Write constitution → generate responses → constitutional critique → revision → SFT on revisions → generate preference data from the constitution → RL on those AI preferences (RLAIF). The constitution replaces the human preference labeler with explicit, auditable, version-controllable rules — cheaper, more consistent, and traceable.

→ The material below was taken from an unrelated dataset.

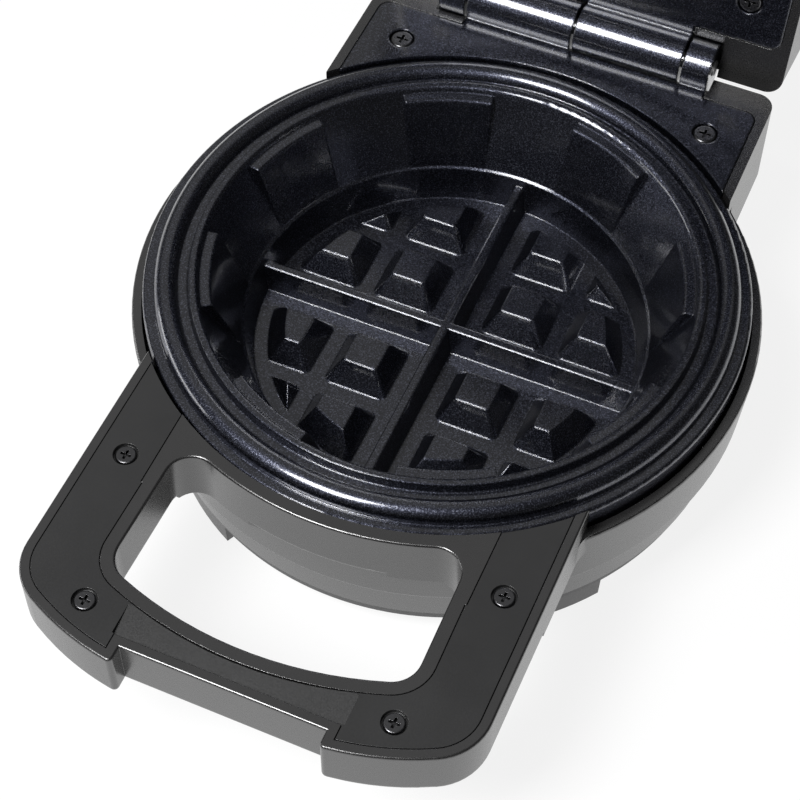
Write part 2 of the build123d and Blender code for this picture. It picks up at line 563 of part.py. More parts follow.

Compare rejection sampling, LLM-as-judge, majority vote, and collapse detection — when does each fail? FRI-4.6

Rejection sampling (threshold-keep) fails by biasing the distribution when thresholded on one axis. LLM-as-judge fails on the judge’s biases (verbosity, confidence, self-preference). Majority vote fails when a shared misconception makes the wrong answer the consensus. Collapse detection fails silently when skipped — leaving memorizable near-duplicates. Use them in combination, on orthogonal axes.

Summary

Data is the engine room of post-training. Quantity follows a ladder — about 20 examples to change shape, thousands to change behavior, 100K+ to learn a new domain — and post-training saturates far earlier than pre-training because each example steers an already-capable model. The highest-leverage moves are iterative: mine the failure distribution and add targeted counterexamples rather than volume. RL reshapes data into rollouts scored by verifiers or composite rewards, with the alignment gap as the reward-hacking alarm. When real data runs out, synthetic pipelines generate at scale — but filtering, not generation, creates the quality, a claim the efficiency math makes concrete. Constitutional AI and RLAIF push further, replacing much of the human preference labeling with auditable principles, trading grounding for scale — the central live debate of modern alignment. Chapter 5 turns to production: serving, monitoring, and operating these models once they ship.